I knew from that moment on that I could handle whatever craziness was headed my way for the rest of the day. And it was all still there, the kids didnt change, the crazy didnt change, the messes still happened, the fighting and fit throwing and disobidience was still there but God had changed something in me and I was able to carry through with a smile on my face, a sweet voice coming out of my mouth, and a happy heart. I am blessed. I am loved. I am a mom and nothing is sweeter then that (except being a daughter of god and wife to a super wonderful, sexy man).



 Landon had one of the roughest days. I think he is going through the beginning of summer blues (is that a thing? if it is he is totally in the midst of it). I think he was tired of being in the house all day and not being able to see friends, especially since he has been sick half of the first week of summer. He was having some crazy mood swings, in and out of being nice. I could tell was really working hard on listening until he wasnt. And of course we had some long talks about listening (and doing it the first time) and being a good example to his brothers.
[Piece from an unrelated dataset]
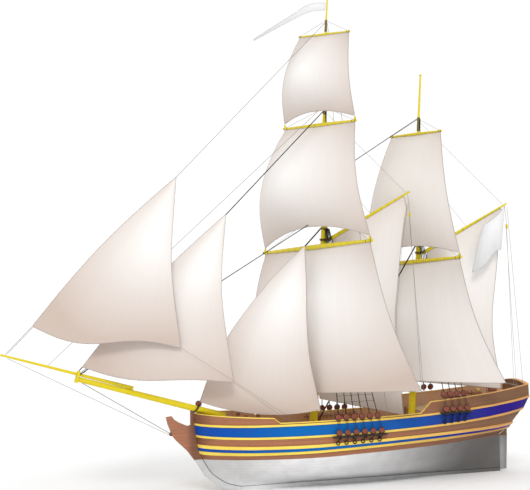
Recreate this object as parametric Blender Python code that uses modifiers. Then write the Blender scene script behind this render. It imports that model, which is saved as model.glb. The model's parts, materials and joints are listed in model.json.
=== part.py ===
"""Two-masted square-rigged sailing ship, under sail with the wind on its starboard quarter.

Metres. +X is forward, +Y is to port and +Z is up. The origin is amidships on the water.
"""

import bpy
import bmesh
from math import atan, cos, pi, radians, sin, tan

from mathutils import Matrix, Vector
from mathutils.bvhtree import BVHTree

# Driving dimensions: hull
KEEL_BOTTOM = -2.20
KEEL_TOP = -1.95
KEEL_WIDTH = 0.24
STEM_HALF = 0.10
BULWARK_THICK = 0.15
STRAKE_GAP = 0.0006
STRAKE_INSET = 0.0015
RAIL_LIP = 0.06
FORECASTLE_RAISE = (0.39, 0.60)
QUARTERDECK_RAISE = 0.74
MIDSHIP_T = 0.66
DECK_SIDE_GAP = 0.006
TAFFRAIL_ARCH = 0.20
TRANSOM_THICK = 0.14

# Driving dimensions: masts, each a foot position, a rake and the heights of its sticks
MAIN_FOOT_X = 3.84
MAIN_RAKE = 0.0945
MIZZEN_FOOT_X = -3.22
MIZZEN_RAKE = 0.080
MAST_FOOT_Z = 1.36
TOPMAST_STEP = 0.44
TOPGALLANT_STEP = 0.27
MAIN_HEIGHTS = {"lower": (None, 16.6), "topmast": (15.10, 24.1), "topgallant": (22.92, 30.75)}
MIZZEN_HEIGHTS = {"lower": (None, 15.2), "topmast": (13.75, 25.3)}
LOWER_RADII = (0.27, 0.20)
TOPMAST_RADII = (0.165, 0.11)
TOPGALLANT_RADII = (0.095, 0.05)
MIZZEN_LOWER_RADII = (0.24, 0.17)
MIZZEN_TOPMAST_RADII = (0.14, 0.06)
MAIN_TOP_Z = 15.16
MIZZEN_TOP_Z = 13.81
MAIN_CROSSTREES_Z = 22.98
PLATFORM_THICK = 0.12
HOLE_CLEARANCE = 0.0005
MAST_SIDES = 72

# Driving dimensions: yards and gaffs
BRACE = radians(16.0)
SPAR_GAP = 0.0006
JAW_GAP = 0.0025
SAIL_THICK = 0.03
FLAG_THICK = 0.02
SAIL_GAP = 0.0007
SEAT_GAP = 0.0005
SEAT_REACH = 0.3
SEAT_SAMPLES = 12
HEAD_BAND = 0.015
TRUSS_REACH = 0.12
TRUSS_RADIUS = 0.07
TRUSS_GAP = 0.0008
SQUARE_GRID = (10, 10)
GAFF_GRID = (8, 9)

# Driving dimensions: head gear
BOWSPRIT_HEEL = Vector((9.90, 0.0, 2.76))
BOWSPRIT_END = Vector((19.78, 0.0, 5.76))
BOWSPRIT_RADII = (0.23, 0.17)
JIBBOOM_HEEL_X = 16.1
JIBBOOM_TIP_X = 24.55
JIBBOOM_RADII = (0.125, 0.07)
CAP_THICK = 0.16
CAP_RANGE = (-0.25, 0.53)
MAIN_STAY_FOOT_X = 11.75
ROPE_GAP = 0.0008
ROPE_RADIUS = 0.035

COLOURS = {
    "oak": (0.30, 0.16, 0.09),
    "bottom_grey": (0.42, 0.42, 0.43),
    "yellow_paint": (0.90, 0.66, 0.14),
    "blue_paint": (0.01, 0.09, 0.40),
    "deck_plank": (0.55, 0.40, 0.25),
    "spar_yellow": (0.62, 0.52, 0.06),
    "sailcloth": (0.87, 0.82, 0.78),
    "tarred_rope": (0.04, 0.04, 0.045),
    "bunting": (0.80, 0.80, 0.82),
}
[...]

We talked about trying to follow (be like) Jesus and listen to the promptings of the spirit in his head. In the end he was sent to bed early (a whole 5 minutes) because the threw a fit about cleaning up the playroom and livingroom and in the end decided he didnt want to earn chore money for cleaning and when I told him he should go to his room to think about the fill extent of his choice, he threw a full out, jumping up and down screaming at the top of his lungs fit. I looked at him and said "I am very sad that this is your choice, because of this you need to go in your bed and think about how you are acting and we will talk in the morning." He flailed his body the whole way up the stairs and he screamed and cried for daddy until he fell asleep. I hope one day he understands what I do for him is out of love and is only me trying to teach him (even though he thinks Im just being mean.)

 This little lady, makes every day better. Even when she is teething she is still the most sweetest thing ever. She loves her tongue. She loves to talk, and she loves to spit. she loves to make me happy.